Silica and alumina exist associated together throughout the entire mineral kingdom. They form the basis of what are termed clays, in which the silica stands to the alumina somewhat in the relation of an acid to a base. They form the bases, further, of all the larger masses of mountain. rocks, and great mineral deposites, along with magnesia, lime, and the other alkaline earths and alkalies, together with the oxides of iron and other substances. It is not without seeming reason that the ancients reckoned earth one of the pristine elements of nature. They supposed all metals and precious stones to be derived from it, all plants and even animals; and science may yet admit, that metals and precious stones are derived from the elements which constitute earth, and that the matter of plants and animals has no other origin.
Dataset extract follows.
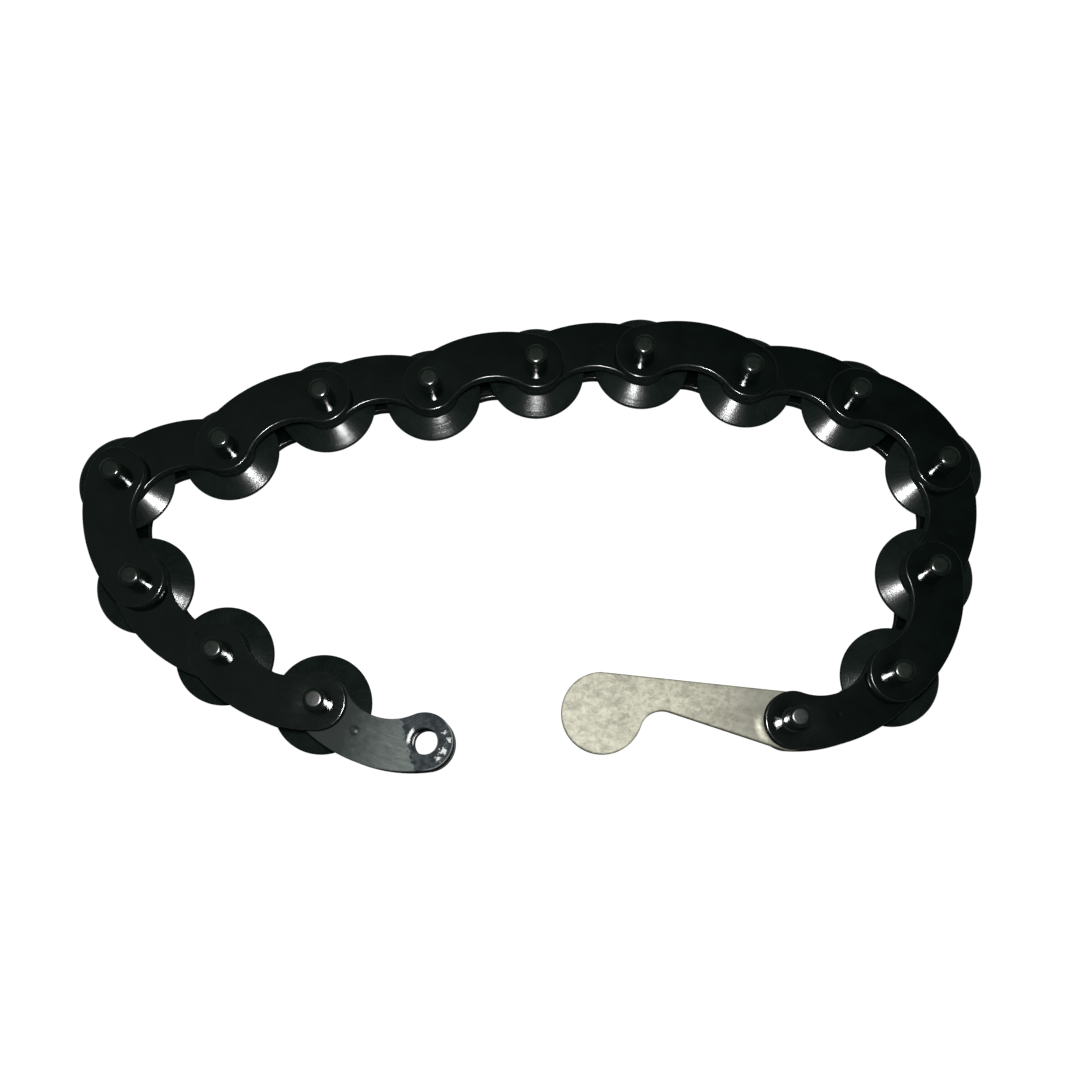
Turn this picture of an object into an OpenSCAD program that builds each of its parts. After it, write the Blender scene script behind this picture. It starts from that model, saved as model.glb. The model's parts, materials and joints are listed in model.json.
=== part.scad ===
// Cutter-wheel chain of a chain-type exhaust pipe cutter.
// Fifteen links, each a pair of arched plates, join fifteen pins. A cutter wheel
// turns on each of the first fourteen pins, and a hook tab swings on the last.
// The chain lies on its side in an open loop: the pins stand along Z, their heads
// rest on the ground at Z = 0, and the middle of the footprint is at X = Y = 0.

/* [Chain] */
// Distance between neighbouring pins
pitch = 33.4; // [33:0.1:36]
// Side play between parts that turn on one pin
side_gap = 0.2; // [0.1:0.05:0.4]
// Radial play of a part that turns on a pin
turn_gap = 0.08; // [0.05:0.01:0.1]

/* [Link plates] */
// Thickness of every link plate
plate_t = 4; // [3:0.1:4.5]
// Radius of a plate's round ends
end_r = 8.5; // [8:0.1:9.5]
// How far the hollow edge lies inside the line between the pins, at mid length
waist_in = 1.9; // [0.5:0.1:3]
// How far the arched edge lies outside the line between the pins, at mid length
arch_out = 12.6; // [11:0.1:14]

/* [Cutter wheels] */
// Diameter over the cutting edge
wheel_d = 30; // [28:0.5:32]
// Diameter of the hub's flat face
hub_d = 12.4; // [11:0.1:14]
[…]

This substance is the metallic base of an earth obtained in 1794, from a solitary mineral species found in the quarry of Ytterby, in Sweden, and since discovered in a few other minerals equally rare. The earth is an oxide, from which the metallic base is derived by the same process which has been described in the case of aluminum, that is, the chloride of the metal is subjected to the action of potassium. The metal is obtained in the state of minute scales, having the colour of iron, and a lustre much inferior to aluminum. It is brittle, whereas aluminum and glucinum are ductile. At common temperatures it does not become oxidated in the air or in water. When heated to redness it takes fire, and is converted into yttria, and in oxygen gas the combination takes place with surpassing splendour. Its combining weight is estimated at 32.25, though considerable doubt exists as to the true proportion.